Wir kommen zur Weide mit den Kühen, dazwischen einige Jungtiere. Als wir uns nähern erhebt sich der Stier und macht sich auf den Weg zu seiner Herde. Auch so etwas Unwirtschaftliches! Aber es gehört zu einem Gesamtsystem! Hier, an dieser Stelle, an der wir gerade stehen, soll eventuell einmal die neue Bundestraße 212 verlaufen!
B212N
1996 wurde bekannt, dass die Bundestraße B212 neu gebaut werden sollte, im ersten Entwurf mitten durch die Gewächshäuser des Gärtnerhofes! Klar, dass Martin mitten drin stand im Protest dagegen. Die Geschichten, die er erzählt, klingen wie Interna aus Schildbürgershausen! Im ersten Verfahren hatte die Behörde Gutachten von einem bestimmten Gebiet erstellt, dann die Straße aber außerhalb, um dieses Gebiet herum, geplant. Nein, wir haben keinen Fehler gemacht, wir planen aber noch einmal ganz neu! In der zweiten Planung tauchte eine weitere Bundesstraße auf, die gar nicht zulässig war! Nein, wir haben keinen Fehler gemacht, wir planen aber noch einmal neu!

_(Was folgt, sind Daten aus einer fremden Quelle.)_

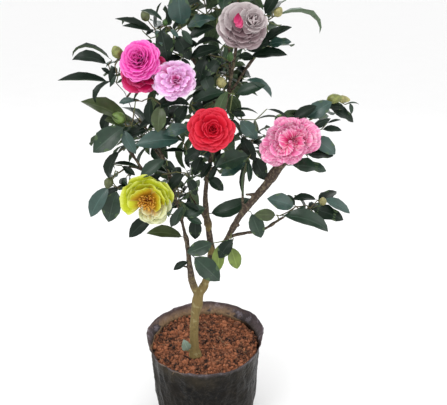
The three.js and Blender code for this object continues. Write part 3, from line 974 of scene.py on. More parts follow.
SPRAYS = {
    "left_fan": (
        Leaf(0.85, 0.68, 175, 59, "hooked", "deep", 80, 0, 0.5),
        Leaf(0.81, 0.61, 170, 53, "arched", "deep", 34, 10),
        Leaf(0.84, 0.32, 177, 78, "straight", "deep", 58, 5, 0.3),
        Leaf(0.88, 0.38, 236, 42, "hooked", "deep", 45, 15, 0.2),
        Leaf(0.85, 0.46, 142, 17, "flat", "deep", 20, 10, 0.3),
        Leaf(0.93, 0.64, 247, 26, "curled", "deep", 10, 0, 0.2),
        Leaf(0.95, 0.50, 240, 24, "curled", "mid", 30, 0, 0.2),
        Leaf(0.95, 0.60, 145, 40, "flat", "deep", 60, -60, 0.7),
        Leaf(0.90, 0.40, 200, 48, "wavy", "mid", 60, -50, 0.8)),
    "top_left": (
        Leaf(0.53, 0.52, 161, 62, "straight", "deep", 60, 0),
        Leaf(0.55, 0.52, 167, 50, "straight", "deep", 50, 5, 0.3),
        Leaf(0.54, 0.59, 210, 16, "flat", "deep", 20, 0, 0.3),
        Leaf(0.65, 0.72, 154, 37, "flat", "mid", 55, 10),
        Leaf(0.55, 0.61, 305, 38, "wavy", "blue", 10, 15, 0.2),
        Leaf(0.74, 0.62, 315, 18, "flat", "blue", 10, 10, 0.2),
        Leaf(0.88, 0.61, 306, 28, "flat", "mid", 15, 10, 0.2),
        Leaf(0.59, 0.41, 307, 30, "flat", "deep", 15, 10, 0.3),
        Leaf(0.62, 0.64, 282, 48, "broad", "deep", 10, 10, 0.15),
        Leaf(0.80, 0.52, 300, 44, "broad", "deep", 10, 10, 0.25),
        Leaf(0.74, 0.20, 16, 42, "broad", "deep", 30, 5, 0.3),
        Leaf(0.90, 0.06, 189, 36, "flat", "deep", 35, 10, 0.3),
        Leaf(0.84, 0.13, 38, 30, "flat", "deep", 35, 10, 0.3),
        Leaf(0.88, 0.28, 28, 28, "narrow", "deep", 75, 0, 0.3),
        Leaf(0.86, 0.07, 328, 18, "flat", "deep", 20, 10, 0.2),
        Leaf(0.66, 0.59, 95, 46, "wavy", "mid", 60, -50, 0.6),
        Leaf(0.75, 0.50, 20, 50, "arched", "deep", 70, -40, 0.7)),
    "top_middle": (
        Leaf(0.29, 0.24, 92, 62, "broad", "blue", 0, 25, 0.2),
        Leaf(1.00, 0.77, 203, 60, "flat", "deep", 45, 10),
        Leaf(1.00, 0.37, 195, 48, "wavy", "blue", 38, 10, 0.3),
        Leaf(0.98, 0.24, 202, 46, "flat", "deep", 35, 10, 0.2),
        Leaf(0.50, 0.55, 130, 58, "flat", "deep", 40, 5, 0.6),
        Leaf(0.60, 0.70, 75, 62, "arched", "mid", 40, 15, 0.5),
        Leaf(0.45, 0.60, 160, 60, "swept", "deep", 60, -30, 0.6),
        Leaf(0.80, 0.85, 110, 60, "wavy", "mid", 50, -30, 0.5)),
    "upper_core": (
        Leaf(0.53, 0.97, 195, 52, "flat", "deep", 38, 10, 0.3),
        Leaf(0.28, 0.90, 252, 44, "broad", "deep", 10, 10, 0.25),
        Leaf(0.18, 0.62, 292, 40, "broad", "mid", 10, 10, 0.3),
        Leaf(0.53, 0.85, 227, 40, "wavy", "deep", 15, 15, 0.2),
        Leaf(0.56, 1.00, 184, 46, "arched", "deep", 60, 5, 0.5),
        Leaf(0.42, 0.53, 207, 40, "flat", "deep", 30, 10),
        Leaf(0.60, 0.27, 195, 54, "flat", "mid", 35, 10, 0.2),
        Leaf(0.60, 0.14, 201, 44, "folded", "deep", 40, 10, 0.4),
        Leaf(0.75, 0.60, 320, 46, "flat", "deep", 50, -40, 0.7),
        Leaf(0.50, 0.60, 150, 50, "wavy", "deep", 60, -50, 0.8)),
    "upper_right": (
        Leaf(0.15, 0.82, 328, 51, "arched", "blue", 50, 5),
        Leaf(-0.08, 0.30, 19, 50, "flat", "mid", 25, 10, 0.3),
        Leaf(0.10, 0.60, 60, 50, "flat", "deep", 60, -60, 0.6)),
    "top_right": (
        Leaf(0.09, 0.72, 58, 46, "flat", "deep", 20, 10, 0.3),
        Leaf(0.23, 0.70, 340, 73, "hooked", "pale", 79, 0, 0.4),
        Leaf(0.06, 0.21, 31, 53, "flat", "deep", 48, 10, 0.35),
        Leaf(0.12, 0.20, 9, 39, "wavy", "blue", 30, 5, 0.3),
        Leaf(-0.15, 0.12, 20, 40, "broad", "deep", 20, 10, 0.3),
        Leaf(-0.02, -0.02, 172, 26, "broad", "deep", 20, 5, 0.3),
        Leaf(-0.10, 0.01, 4, 58, "flat", "deep", 42, 10, 0.3),
        Leaf(0.15, 0.60, 40, 58, "flat", "mid", 60, -45, 0.6),
        Leaf(0.20, 0.14, 349, 60, "swept", "deep", 60, -50, 0.7),
        Leaf(0.20, 0.80, 70, 56, "wavy", "deep", 40, -20, 0.5)),
    "left_shelf": (
        Leaf(1.00, 0.98, 190, 26, "flat", "blue", 25, 0, 0.3),
        Leaf(1.10, 0.96, 190, 30, "flat", "deep", 60, 0, 0.3),
        Leaf(0.90, 0.54, 152, 82, "flat", "olive", 50, 5, 0.3),
        Leaf(0.82, 0.55, 217, 64, "broad", "mid", 12, 15, 0.2),
        Leaf(0.93, 0.62, 178, 43, "broad", "olive", 32, 8, 0.35),
        Leaf(0.55, 0.80, 252, 40, "flat", "deep", 15, 5, 0.45),
        Leaf(0.75, 0.50, 300, 44, "flat", "blue", 10, 15, 0.2),
        Leaf(0.80, 0.60, 205, 46, "flat", "deep", 60, -40, 0.7),
        Leaf(0.85, 0.40, 240, 54, "wavy", "mid", 40, -50, 0.8)),
    "centre_left": (
        Leaf(0.77, 0.38, 183, 72, "flat", "blue", 28, 10, 0.2),
        Leaf(0.85, 0.17, 178, 40, "straight", "deep", 62, 0, 0.3),
        Leaf(1.10, 0.26, 217, 38, "broad", "deep", 15, 5, 0.3),
        Leaf(0.93, 0.58, 191, 46, "wavy", "blue", 28, 10, 0.2),
        Leaf(0.44, 0.92, 264, 42, "broad", "olive", 0, 20, 0.2),
        Leaf(0.29, 1.00, 268, 42, "flat", "deep", 25, 5, 0.3),
        Leaf(0.86, 0.90, 238, 36, "broad", "deep", 15, 5, 0.35),
        Leaf(0.60, 0.68, 225, 30, "flat", "deep", 20, 5, 0.5),
        Leaf(0.20, 0.48, 200, 40, "flat", "deep", 30, 5, 0.5),
        Leaf(0.93, 0.86, 185, 60, "arched", "deep", 45, 10, 0.4),
        Leaf(0.45, 0.60, 200, 44, "folded", "deep", 40, 10, 0.6),
        Leaf(0.70, 0.50, 230, 48, "flat", "deep", 20, 5, 0.7)),
    "lower_left": (
        Leaf(0.86, 1.08, 248, 51, "arched", "deep", 30, 5, 0.3),
        Leaf(0.58, 0.58, 237, 61, "flat", "blue", 12, 10, 0.3),
        Leaf(0.72, 0.50, 252, 57, "broad", "mid", 5, 10, 0.4),
        Leaf(0.62, 0.87, 352, 44, "straight", "deep", 68, 0, 0.4),
        Leaf(0.84, 0.84, 325, 26, "flat", "deep", 25, 10, 0.4),
        Leaf(0.75, 0.50, 215, 34, "flat", "deep", 30, 5, 0.5),
        Leaf(1.02, 0.70, 248, 40, "wavy", "deep", 45, -50, 0.7),
        Leaf(0.87, 0.60, 260, 52, "flat", "mid", 30, -45, 0.8)),
    "lower_middle": (
        Leaf(0.42, 1.08, 214, 50, "flat", "mid", 18, 10, 0.1),
        Leaf(0.33, 0.87, 208, 28, "flat", "deep", 20, 10, 0.2),
        Leaf(0.71, 0.87, 227, 40, "flat", "deep", 15, 10, 0.3),
        Leaf(0.76, 0.83, 293, 35, "wavy", "deep", 15, 10, 0.3),
        Leaf(0.67, 0.48, 333, 30, "flat", "deep", 35, 10, 0.3),
        Leaf(0.64, 0.41, 239, 34, "flat", "mid", 20, 10, 0.2),
        Leaf(0.71, 0.32, 337, 30, "flat", "mid", 30, 10, 0.2),
        Leaf(0.89, 0.30, 268, 40, "broad", "deep", 0, 10, 0.3),
        Leaf(0.13, 0.29, 221, 57, "flat", "deep", 15, 10, 0.4),
        Leaf(1.09, 0.41, 198, 40, "broad", "mid", 25, 10, 0.3),
        Leaf(0.67, 0.00, 168, 63, "flat", "olive", 54, 10, 0.3),
        Leaf(0.69, 0.48, 244, 38, "flat", "mid", 15, 10, 0.15),
        Leaf(0.57, 0.90, 139, 30, "wavy", "deep", 30, 5, 0.2),
        Leaf(0.50, 0.60, 240, 48, "flat", "deep", 20, -20, 0.6),
        Leaf(0.60, 0.30, 210, 50, "wavy", "mid", 50, -50, 0.8)),
    "centre_right": (
        Leaf(0.00, 1.00, 356, 44, "narrow", "deep", 70, 0, 0.3),
        Leaf(0.24, 0.90, 314, 42, "broad", "blue", 8, 10, 0.3),
        Leaf(0.68, 0.88, 358, 44, "narrow", "deep", 80, 0, 0.4),
        Leaf(0.95, 1.04, 331, 40, "narrow", "deep", 60, 0, 0.3),
        Leaf(0.29, 0.67, 300, 48, "flat", "deep", 10, 10, 0.4),
        Leaf(0.48, 0.32, 206, 48, "wavy", "blue", 28, 10, 0.2),
        Leaf(0.02, 1.00, 348, 24, "broad", "deep", 20, 5, 0.3),
        Leaf(0.55, 0.44, 197, 58, "broad", "mid", 30, 10, 0.1),
        Leaf(0.47, 0.37, 275, 39, "folded", "mid", 20, 5, 0.2),
        Leaf(0.65, 0.38, 294, 44, "broad", "deep", 5, 10, 0.4),
        Leaf(0.43, 0.30, 268, 62, "straight", "deep", 83, 0, 0.3)),
    "under_bloom": (
        Leaf(0.28, 0.42, 320, 35, "broad", "deep", 20, 10, 0.3),
        Leaf(0.60, 0.70, 240, 26, "flat", "deep", 20, 5, 0.3),
        Leaf(0.15, 1.00, 248, 37, "broad", "deep", 15, 5, 0.3),
        Leaf(0.95, 1.10, 225, 34, "broad", "deep", 15, 10, 0.2),
        Leaf(0.45, 0.80, 235, 34, "flat", "deep", 20, 10, 0.4)),
    "inner_right": (
        Leaf(-0.08, -0.10, 19, 76, "swept", "mid", 28, -6, 1.3),),
    "right_bloom": (
        Leaf(0.74, 0.50, 324, 47, "broad", "blue", 20, 5, 0.8),
        Leaf(0.46, 0.01, 352, 59, "wavy", "mid", 40, 5, 0.8),
        Leaf(0.46, 0.80, 28, 42, "flat", "deep", 20, 0, 0.8),
        Leaf(0.64, 0.78, 33, 48, "broad", "blue", 15, 0, 0.9),
        Leaf(0.71, 0.65, 29, 34, "curled", "deep", 25, 0, 0.7),
        Leaf(0.93, 0.72, 14, 22, "narrow", "deep", 40, 0, 0.8),
        Leaf(0.86, 0.62, 357, 32, "flat", "deep", 40, 0, 0.8),
        Leaf(0.65, 0.21, 357, 46, "broad", "deep", 40, 5, 0.8)),
    "far_right": (
        Leaf(0.49, 0.62, 331, 45, "broad", "deep", 42, 5),
        Leaf(0.44, 0.67, 353, 30, "broad", "deep", 30, 0, 0.4),
        Leaf(0.72, 0.71, 0, 22, "narrow", "mid", 60, 0),
        Leaf(0.78, 0.76, 284, 19, "flat", "mid", 20, 0),
        Leaf(0.30, 0.30, 190, 52, "flat", "deep", 60, -50, 0.7),
        Leaf(0.45, 0.40, 330, 46, "wavy", "mid", 50, -60, 0.8)),
    "low_branch_leaves": (
        Leaf(0.83, 0.84, 173, 39, "broad", "olive", 8, 10, 0.25),
        Leaf(0.00, 0.92, 292, 48, "broad", "mid", 5, 10, 0.3)),
    "lower_right": (
        Leaf(0.30, 0.78, 159, 52, "broad", "blue", 25, 10, 0.3),
        Leaf(0.55, 0.95, 180, 43, "flat", "deep", 56, 0, 0.3),
        Leaf(0.43, 0.82, 229, 24, "flat", "mid", 20, 0, 0.3),
        Leaf(0.60, 0.99, 333, 52, "flat", "blue", 40, 10, 0.3),
        Leaf(0.47, 0.74, 343, 58, "wavy", "deep", 28, 10, 0.3),
        Leaf(0.13, 0.61, 343, 83, "arched", "mid", 46, 8, 0.2),
        Leaf(0.45, 0.45, 0, 50, "wavy", "deep", 60, -35, 0.7),
        Leaf(0.35, 0.55, 190, 50, "flat", "mid", 50, -60, 0.8)),
    "fork_leaves": (
        Leaf(0.46, 0.93, 198, 47, "broad", "mid", 10, 10, 0.4),
        Leaf(0.65, 1.00, 261, 53, "flat", "young", 20, 10, 0.3),
        Leaf(0.80, 0.90, 286, 42, "broad", "young", 10, 10, 0.3),
        Leaf(0.86, 1.09, 234, 41, "broad", "deep", 20, 10, 0.2),
        Leaf(0.02, 0.71, 317, 62, "broad", "mid", 18, 10, 0.2)),
    "low_left_leaves": (
        Leaf(1.00, 0.95, 208, 30, "flat", "deep", 30, 10),),
    "basal_leaf": (
        Leaf(0.80, 0.22, 104, 32, "broad", "pale", 12, 15),),
}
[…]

Martin: Und sollte die neue Straße wirklich einen Lebensnerv unseres Hofe berühren, so muss uns Ausgleichsfläche zur Verfügung gestellt werden. Nicht irgendein Land, es muss geeignet sein für einen Demeter Betrieb! D.h. auf diesem Land muss die Umstellungsphase auf Demeter bereits abgeschlossen sein! Wie der Weser Kurier in den letzten Tagen berichtete ist die Planung in der Zwischenzeit abgeschlossen. Die Straße soll tatsächlich mitten über den Hof gehen, direkt hinter den Gewächshäusern.
Und brauchen wir diese Straße überhaupt? Unser Straßensystem hier ist doch nicht überlastet. Diese Planung zieht neuen Verkehr an. Es ist ein Wachstumskonzept. Aber brauchen wir in unserer Welt immer mehr Wachstum? Martin meint, dass es Jahre gab in denen er und Susanne rund 30 % ihrer Arbeitszeit in dieses Projekt steckten.
"mehr"
Einer der großen Einzelhandelskonzerne möchte vom Hof beliefert werden, mehrere 100 Kisten pro Woche. Martin: „Schauen Sie sich um, wie soll das gehen?“ Der Konzern bietet an, ihm 8000 qm Gewächshausfläche auf den Hof zu stellen, mit fairen Verträgen! Martin winkt ab! „Ich will doch nicht nur noch Betriebsleiter sein, der Anweisungen gibt: du machst die 1000 qm Zucchini, 100 Kisten pro Woche, du machst 800 qm … Es geht uns doch gut. Wir brauchen nicht „mehr““.